## Work required
Starting at the line that contains "Keep writing the", reproduce each line exactly up to and including the line that contains "rise]), fuse_all([short, post])])". Reproduce nothing else.

## Material shown
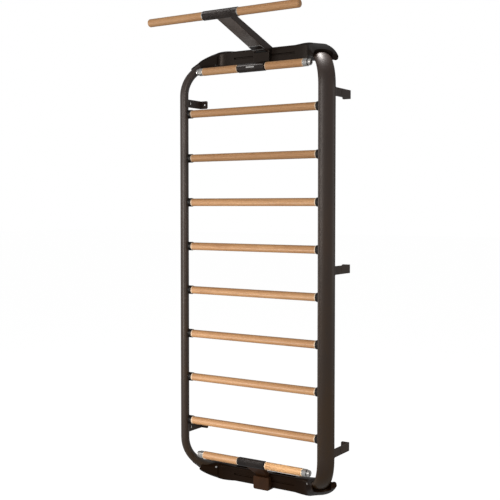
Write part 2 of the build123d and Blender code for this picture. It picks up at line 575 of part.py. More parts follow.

--

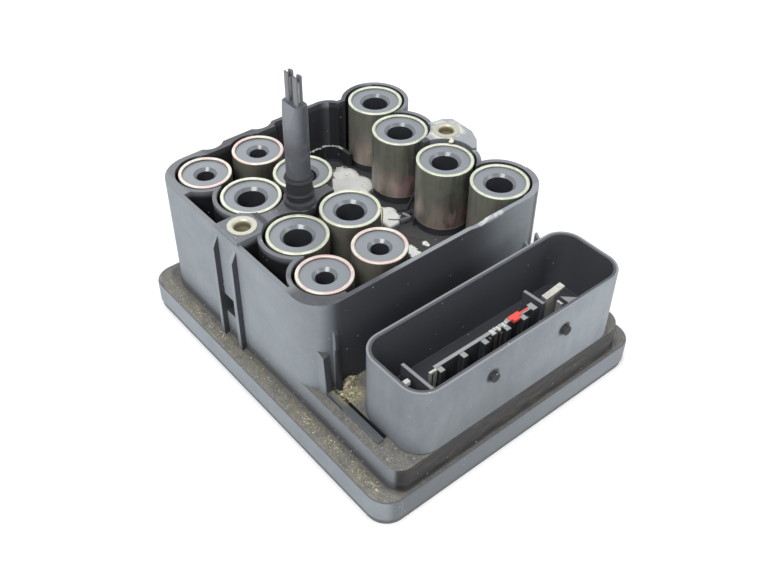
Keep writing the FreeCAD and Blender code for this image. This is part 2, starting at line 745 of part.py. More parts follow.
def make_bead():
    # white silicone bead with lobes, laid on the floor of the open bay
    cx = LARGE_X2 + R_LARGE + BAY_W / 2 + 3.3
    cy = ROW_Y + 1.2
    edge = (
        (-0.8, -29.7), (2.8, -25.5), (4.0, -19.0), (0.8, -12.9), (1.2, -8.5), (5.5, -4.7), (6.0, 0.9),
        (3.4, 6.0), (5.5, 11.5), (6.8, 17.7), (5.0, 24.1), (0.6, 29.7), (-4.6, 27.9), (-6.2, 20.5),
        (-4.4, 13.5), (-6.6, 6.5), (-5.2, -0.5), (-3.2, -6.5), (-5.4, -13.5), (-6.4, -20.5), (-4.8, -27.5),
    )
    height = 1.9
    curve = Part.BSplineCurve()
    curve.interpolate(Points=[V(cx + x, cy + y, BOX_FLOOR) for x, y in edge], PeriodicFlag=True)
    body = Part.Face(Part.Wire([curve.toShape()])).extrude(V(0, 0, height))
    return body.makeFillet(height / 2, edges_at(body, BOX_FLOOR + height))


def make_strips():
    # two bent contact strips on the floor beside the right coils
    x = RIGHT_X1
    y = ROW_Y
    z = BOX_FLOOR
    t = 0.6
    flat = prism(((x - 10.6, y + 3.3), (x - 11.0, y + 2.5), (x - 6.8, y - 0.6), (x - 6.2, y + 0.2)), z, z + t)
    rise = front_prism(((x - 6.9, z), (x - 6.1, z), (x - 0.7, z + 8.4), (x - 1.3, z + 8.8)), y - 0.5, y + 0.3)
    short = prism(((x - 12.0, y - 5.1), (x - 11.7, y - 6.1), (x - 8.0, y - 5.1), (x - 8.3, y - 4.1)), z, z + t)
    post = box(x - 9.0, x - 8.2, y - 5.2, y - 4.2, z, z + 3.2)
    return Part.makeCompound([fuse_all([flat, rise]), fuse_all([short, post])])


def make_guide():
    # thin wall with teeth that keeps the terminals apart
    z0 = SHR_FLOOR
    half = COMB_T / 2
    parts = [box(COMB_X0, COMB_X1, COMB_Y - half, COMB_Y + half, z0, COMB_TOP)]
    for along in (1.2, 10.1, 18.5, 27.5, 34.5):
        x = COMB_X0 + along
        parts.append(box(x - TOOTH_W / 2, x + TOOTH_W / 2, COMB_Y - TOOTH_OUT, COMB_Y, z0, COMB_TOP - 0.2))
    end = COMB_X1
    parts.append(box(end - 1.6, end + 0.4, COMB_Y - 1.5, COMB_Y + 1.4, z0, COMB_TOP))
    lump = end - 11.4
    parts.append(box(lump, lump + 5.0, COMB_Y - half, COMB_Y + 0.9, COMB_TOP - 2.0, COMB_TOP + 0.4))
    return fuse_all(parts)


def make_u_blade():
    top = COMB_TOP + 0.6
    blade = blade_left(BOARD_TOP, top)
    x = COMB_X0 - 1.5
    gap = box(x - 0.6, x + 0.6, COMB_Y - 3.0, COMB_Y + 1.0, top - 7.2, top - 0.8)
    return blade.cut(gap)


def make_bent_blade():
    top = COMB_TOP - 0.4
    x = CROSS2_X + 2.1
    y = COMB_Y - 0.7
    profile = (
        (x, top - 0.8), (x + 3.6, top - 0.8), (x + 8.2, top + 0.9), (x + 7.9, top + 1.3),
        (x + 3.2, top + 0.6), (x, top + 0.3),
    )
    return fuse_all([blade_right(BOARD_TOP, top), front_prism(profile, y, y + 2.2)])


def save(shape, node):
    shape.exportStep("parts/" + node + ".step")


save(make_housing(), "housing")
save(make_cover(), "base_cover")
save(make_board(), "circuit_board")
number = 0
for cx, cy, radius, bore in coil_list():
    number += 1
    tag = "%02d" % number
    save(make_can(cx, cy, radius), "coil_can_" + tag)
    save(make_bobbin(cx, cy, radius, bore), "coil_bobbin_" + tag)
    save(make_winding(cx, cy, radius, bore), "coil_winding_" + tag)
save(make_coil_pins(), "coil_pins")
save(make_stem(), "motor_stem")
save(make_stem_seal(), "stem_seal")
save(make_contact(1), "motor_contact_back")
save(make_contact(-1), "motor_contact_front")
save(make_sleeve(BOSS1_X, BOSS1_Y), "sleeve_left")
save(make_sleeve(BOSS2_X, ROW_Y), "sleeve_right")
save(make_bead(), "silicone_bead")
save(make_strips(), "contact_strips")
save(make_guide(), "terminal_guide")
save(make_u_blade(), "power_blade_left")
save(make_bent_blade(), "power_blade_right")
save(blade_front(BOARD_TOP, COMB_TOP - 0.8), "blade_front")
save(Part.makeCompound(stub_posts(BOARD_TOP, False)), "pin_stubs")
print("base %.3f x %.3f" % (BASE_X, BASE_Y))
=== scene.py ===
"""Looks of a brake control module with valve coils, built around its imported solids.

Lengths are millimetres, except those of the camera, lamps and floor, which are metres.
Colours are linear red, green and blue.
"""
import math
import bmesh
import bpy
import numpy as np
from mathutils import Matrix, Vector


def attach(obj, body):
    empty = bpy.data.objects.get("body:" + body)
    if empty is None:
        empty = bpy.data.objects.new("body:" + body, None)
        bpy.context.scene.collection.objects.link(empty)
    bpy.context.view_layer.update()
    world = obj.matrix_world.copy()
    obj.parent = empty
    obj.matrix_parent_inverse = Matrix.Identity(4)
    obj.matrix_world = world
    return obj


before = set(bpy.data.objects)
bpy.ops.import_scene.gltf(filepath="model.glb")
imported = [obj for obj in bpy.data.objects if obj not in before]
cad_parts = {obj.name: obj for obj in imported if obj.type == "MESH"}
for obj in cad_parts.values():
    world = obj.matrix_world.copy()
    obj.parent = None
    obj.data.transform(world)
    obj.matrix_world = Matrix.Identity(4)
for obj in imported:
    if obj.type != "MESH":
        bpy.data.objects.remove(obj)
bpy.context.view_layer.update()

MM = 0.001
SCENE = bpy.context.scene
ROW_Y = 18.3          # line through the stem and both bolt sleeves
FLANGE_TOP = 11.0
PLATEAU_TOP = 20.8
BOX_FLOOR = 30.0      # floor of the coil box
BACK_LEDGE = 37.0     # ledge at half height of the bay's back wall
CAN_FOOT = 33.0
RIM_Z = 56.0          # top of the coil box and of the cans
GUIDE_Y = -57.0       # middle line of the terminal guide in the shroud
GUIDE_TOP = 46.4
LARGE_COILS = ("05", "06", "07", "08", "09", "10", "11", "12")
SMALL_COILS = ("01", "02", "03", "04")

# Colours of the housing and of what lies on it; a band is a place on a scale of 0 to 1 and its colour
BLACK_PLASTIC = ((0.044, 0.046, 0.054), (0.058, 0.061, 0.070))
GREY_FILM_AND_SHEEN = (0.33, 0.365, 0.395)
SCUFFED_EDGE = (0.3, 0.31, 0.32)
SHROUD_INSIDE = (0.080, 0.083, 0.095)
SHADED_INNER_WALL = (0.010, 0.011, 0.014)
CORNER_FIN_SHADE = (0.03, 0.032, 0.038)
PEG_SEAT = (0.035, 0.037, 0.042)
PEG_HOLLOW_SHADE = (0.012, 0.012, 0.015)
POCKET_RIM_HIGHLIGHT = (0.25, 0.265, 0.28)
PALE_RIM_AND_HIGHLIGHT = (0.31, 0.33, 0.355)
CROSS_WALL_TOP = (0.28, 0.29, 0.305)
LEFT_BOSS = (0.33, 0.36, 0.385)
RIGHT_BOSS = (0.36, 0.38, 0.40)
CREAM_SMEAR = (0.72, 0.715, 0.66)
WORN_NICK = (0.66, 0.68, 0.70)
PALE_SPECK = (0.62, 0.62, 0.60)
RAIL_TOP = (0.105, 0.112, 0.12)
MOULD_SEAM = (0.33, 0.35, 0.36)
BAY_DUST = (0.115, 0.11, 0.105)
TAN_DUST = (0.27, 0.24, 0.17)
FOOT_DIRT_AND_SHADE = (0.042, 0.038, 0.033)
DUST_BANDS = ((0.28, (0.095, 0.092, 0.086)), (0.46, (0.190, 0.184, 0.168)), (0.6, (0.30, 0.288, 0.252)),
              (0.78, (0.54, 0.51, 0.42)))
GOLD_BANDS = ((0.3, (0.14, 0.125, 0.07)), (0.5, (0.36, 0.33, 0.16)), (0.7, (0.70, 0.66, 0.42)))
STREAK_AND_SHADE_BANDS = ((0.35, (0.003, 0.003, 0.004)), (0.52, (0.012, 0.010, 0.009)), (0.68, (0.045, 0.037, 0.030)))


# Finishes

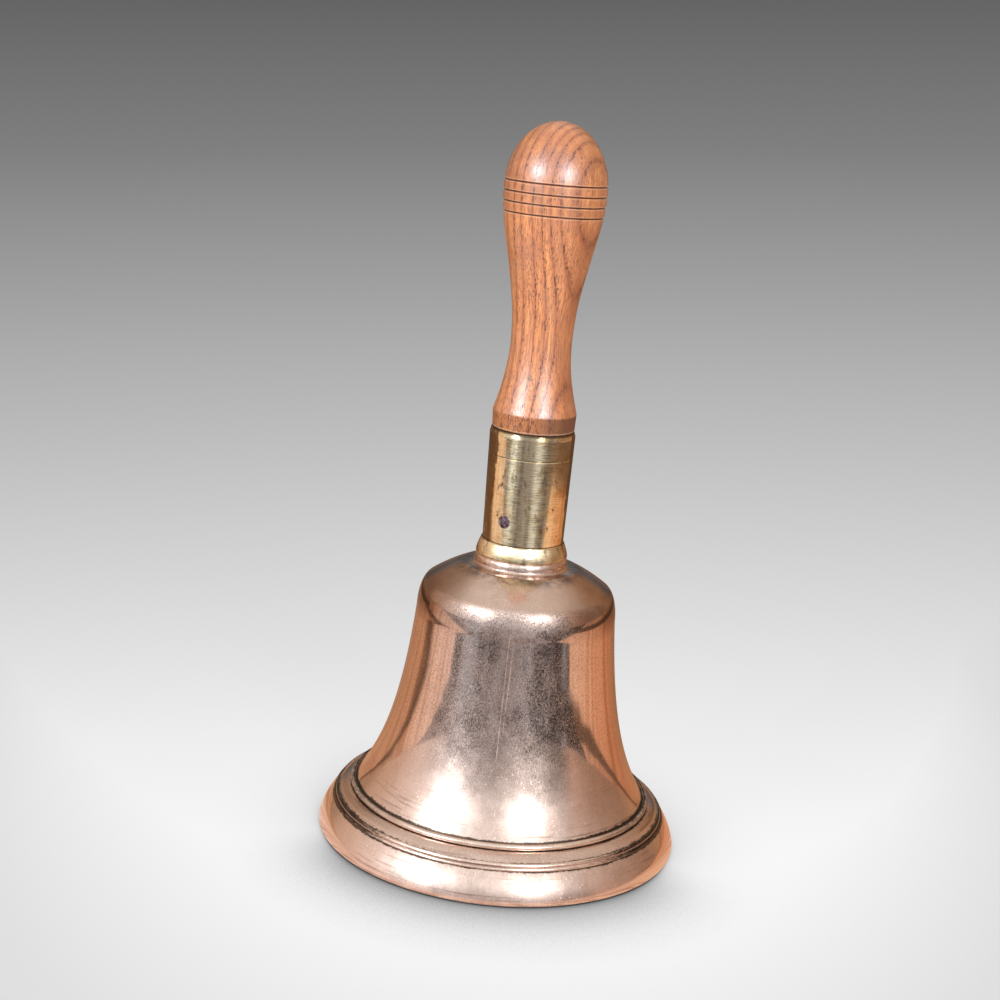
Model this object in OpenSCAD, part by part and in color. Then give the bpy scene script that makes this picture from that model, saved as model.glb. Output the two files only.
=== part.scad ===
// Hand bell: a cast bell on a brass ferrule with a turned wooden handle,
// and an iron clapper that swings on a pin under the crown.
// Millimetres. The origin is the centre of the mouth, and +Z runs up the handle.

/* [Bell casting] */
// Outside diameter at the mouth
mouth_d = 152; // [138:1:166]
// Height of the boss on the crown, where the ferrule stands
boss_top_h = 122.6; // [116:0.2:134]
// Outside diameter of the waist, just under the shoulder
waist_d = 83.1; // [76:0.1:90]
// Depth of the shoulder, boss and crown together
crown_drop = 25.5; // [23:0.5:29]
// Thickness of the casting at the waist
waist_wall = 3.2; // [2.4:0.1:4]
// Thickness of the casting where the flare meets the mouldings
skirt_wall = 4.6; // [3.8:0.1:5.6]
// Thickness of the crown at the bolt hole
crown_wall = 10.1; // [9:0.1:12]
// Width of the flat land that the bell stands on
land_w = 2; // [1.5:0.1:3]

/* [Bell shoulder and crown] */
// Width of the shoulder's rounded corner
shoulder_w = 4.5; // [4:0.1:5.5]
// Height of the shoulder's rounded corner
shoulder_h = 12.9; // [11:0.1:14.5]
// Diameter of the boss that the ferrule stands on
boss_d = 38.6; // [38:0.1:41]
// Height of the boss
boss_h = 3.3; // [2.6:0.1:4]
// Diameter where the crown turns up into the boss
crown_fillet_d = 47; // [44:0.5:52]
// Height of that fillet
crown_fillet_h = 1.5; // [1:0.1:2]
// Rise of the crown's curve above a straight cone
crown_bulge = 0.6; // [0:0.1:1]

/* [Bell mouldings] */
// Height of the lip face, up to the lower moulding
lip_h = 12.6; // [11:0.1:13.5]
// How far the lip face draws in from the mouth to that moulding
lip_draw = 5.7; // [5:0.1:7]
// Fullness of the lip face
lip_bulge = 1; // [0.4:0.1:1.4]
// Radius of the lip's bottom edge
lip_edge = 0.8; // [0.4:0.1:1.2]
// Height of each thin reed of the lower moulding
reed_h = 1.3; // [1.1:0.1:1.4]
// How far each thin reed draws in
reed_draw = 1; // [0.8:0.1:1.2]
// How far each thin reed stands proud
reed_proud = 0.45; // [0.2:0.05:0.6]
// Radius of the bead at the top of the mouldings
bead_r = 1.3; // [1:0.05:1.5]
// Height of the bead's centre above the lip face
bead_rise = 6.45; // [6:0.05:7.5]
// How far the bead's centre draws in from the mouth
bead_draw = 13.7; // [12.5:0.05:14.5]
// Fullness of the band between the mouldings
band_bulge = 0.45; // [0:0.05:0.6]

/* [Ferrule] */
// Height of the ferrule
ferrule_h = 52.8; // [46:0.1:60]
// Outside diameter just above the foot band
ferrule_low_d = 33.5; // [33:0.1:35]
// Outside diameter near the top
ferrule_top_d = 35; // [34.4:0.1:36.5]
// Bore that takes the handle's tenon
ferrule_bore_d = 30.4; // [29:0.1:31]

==

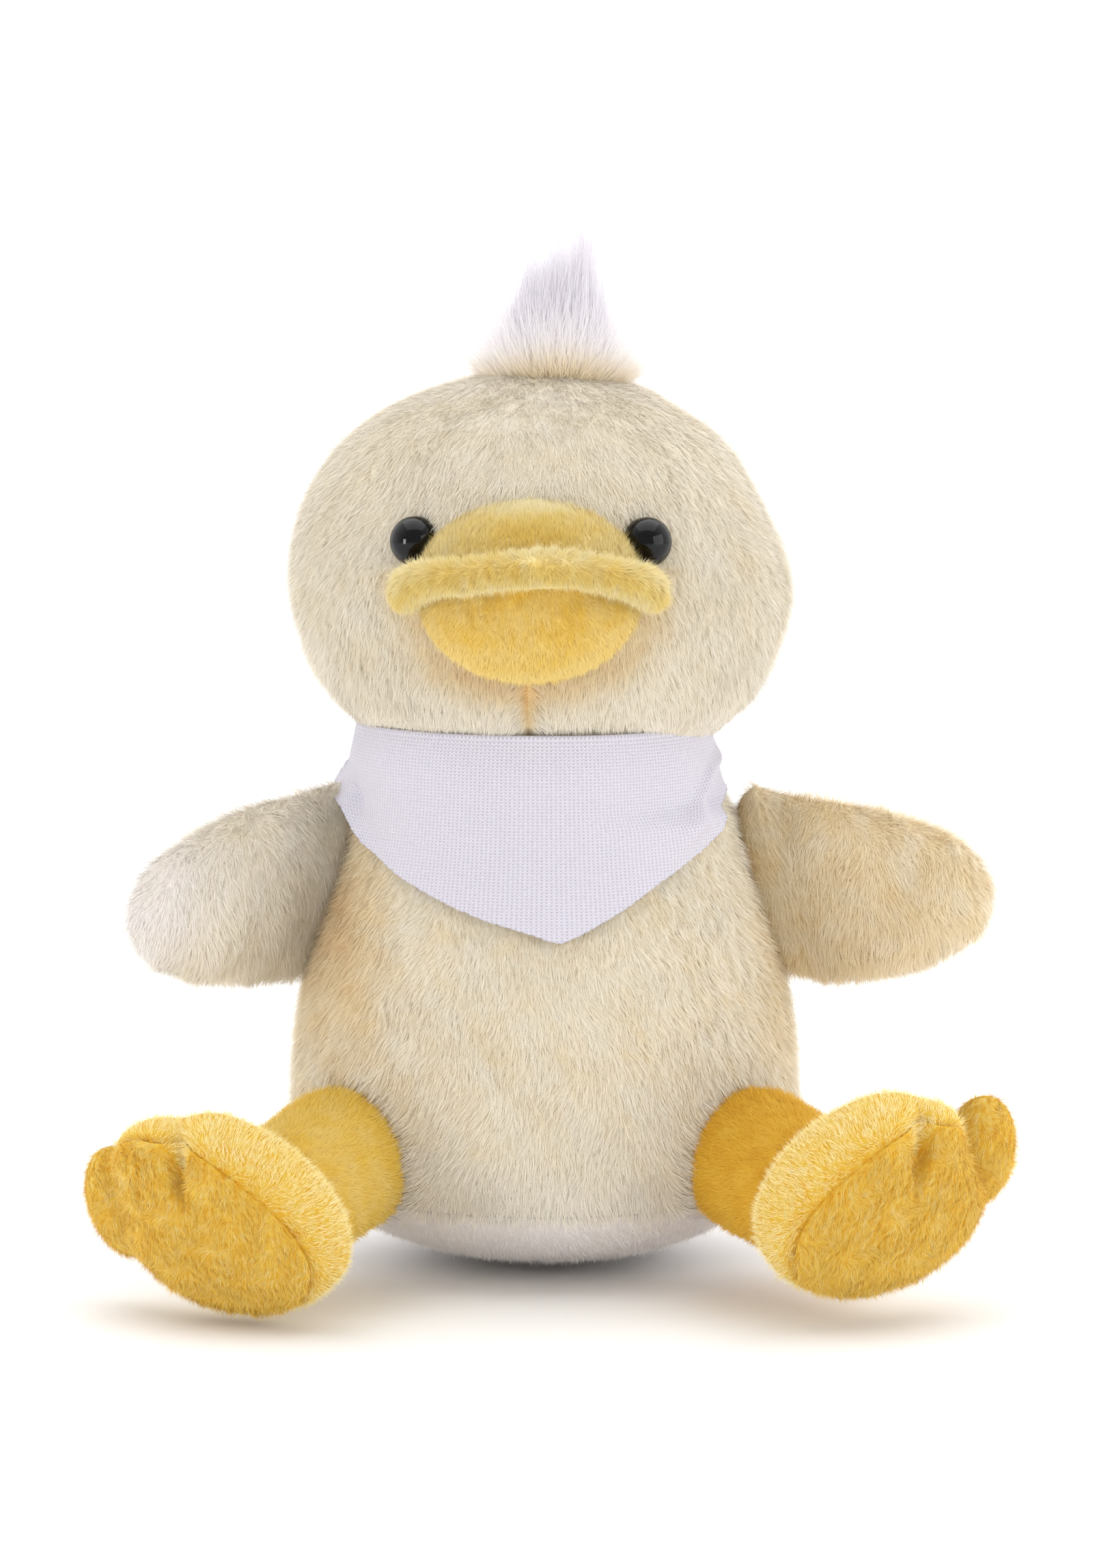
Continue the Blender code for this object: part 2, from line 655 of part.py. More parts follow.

## The solution
Keep writing the FreeCAD and Blender code for this image. This is part 2, starting at line 745 of part.py. More parts follow.
def make_bead():
    # white silicone bead with lobes, laid on the floor of the open bay
    cx = LARGE_X2 + R_LARGE + BAY_W / 2 + 3.3
    cy = ROW_Y + 1.2
    edge = (
        (-0.8, -29.7), (2.8, -25.5), (4.0, -19.0), (0.8, -12.9), (1.2, -8.5), (5.5, -4.7), (6.0, 0.9),
        (3.4, 6.0), (5.5, 11.5), (6.8, 17.7), (5.0, 24.1), (0.6, 29.7), (-4.6, 27.9), (-6.2, 20.5),
        (-4.4, 13.5), (-6.6, 6.5), (-5.2, -0.5), (-3.2, -6.5), (-5.4, -13.5), (-6.4, -20.5), (-4.8, -27.5),
    )
    height = 1.9
    curve = Part.BSplineCurve()
    curve.interpolate(Points=[V(cx + x, cy + y, BOX_FLOOR) for x, y in edge], PeriodicFlag=True)
    body = Part.Face(Part.Wire([curve.toShape()])).extrude(V(0, 0, height))
    return body.makeFillet(height / 2, edges_at(body, BOX_FLOOR + height))


def make_strips():
    # two bent contact strips on the floor beside the right coils
    x = RIGHT_X1
    y = ROW_Y
    z = BOX_FLOOR
    t = 0.6
    flat = prism(((x - 10.6, y + 3.3), (x - 11.0, y + 2.5), (x - 6.8, y - 0.6), (x - 6.2, y + 0.2)), z, z + t)
    rise = front_prism(((x - 6.9, z), (x - 6.1, z), (x - 0.7, z + 8.4), (x - 1.3, z + 8.8)), y - 0.5, y + 0.3)
    short = prism(((x - 12.0, y - 5.1), (x - 11.7, y - 6.1), (x - 8.0, y - 5.1), (x - 8.3, y - 4.1)), z, z + t)
    post = box(x - 9.0, x - 8.2, y - 5.2, y - 4.2, z, z + 3.2)
    return Part.makeCompound([fuse_all([flat, rise]), fuse_all([short, post])])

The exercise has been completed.